SHOPKEEPER:  OK yes that is true
SOCCO: And the more so if we are all knowing and know exactly the form of the thing that will be left behind?
SHOPKEEPER: I see were you're going again here sir.
SOCCO: Good. So when an all knowing God creates goodness he also creates evil and he knows he is bringing both things into existence by his actions.
SHOPKEEPER: Tricky today aren't we sir? yes .. well er .. I would need to think about that one. Oh look sorry but that's your ten minutes up sir.
SOCCO: but I was just getting started !
SHOPKEEPER: Strictly ten minutes for the exploratory Socratic dialogue sir. I could book you in for tomorrow though- say 2 o'clock?
SOCCO: Splendid I'll be back then.
SHOPKEEPER: Sir? sir, aren't we er forgetting something?
SOCCO: Oh yes - sorry . thank you very much I enjoyed that debate.
SHOPKEEPER: No er I mean that will be £5 sir. Strictly cash by the way . You sure you don't want a Norwegian Blue?

5 comments:

Anonymous said...

Thanks, that was funny and interesting at the same time.

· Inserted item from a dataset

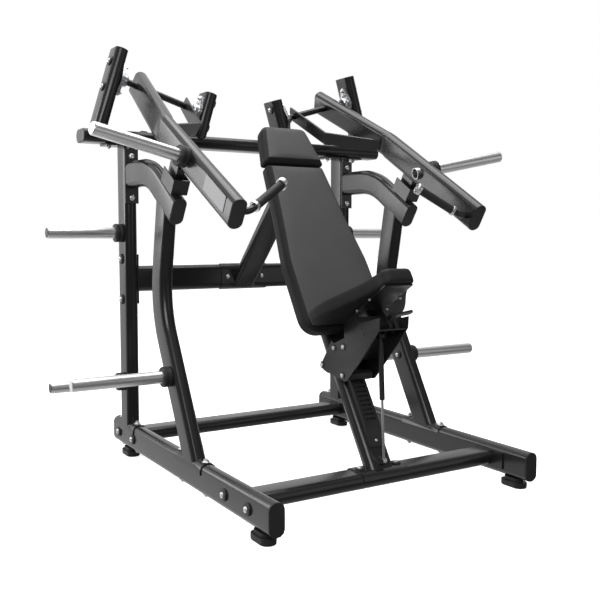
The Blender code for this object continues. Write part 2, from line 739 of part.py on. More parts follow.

Spot on. Hope you do more of that!

rummuser said...

Bunc, you are a genius! You are in the wrong business. You should take sanyas and become a new age guru.

Bunc said...

Rum, you are too kind. If I knew what a sanya was I am sure that I would take one everyday

rummuser said...

Laughing!

One way of looking at sanyas is this: http://www.hinduwebsite.com/sanyasi.asp

Bunc said...

Interesting - I found that same page myself just after posting my comment. Also interesting because that is very much a philosophy I subscribe to - but not in such a pure sense.
I think detachment is a state of mind to be cultivated but not to extreme because one must still engage with and live in the world.

My own world view is that many different "philosophies" and beliefs have things to teach us but that any one, when applied in a purist way, can result in imbalance.

My own view is that the goal of life is to reach understanding, calmness and "balance" and in part this is aided by cultivating detachment.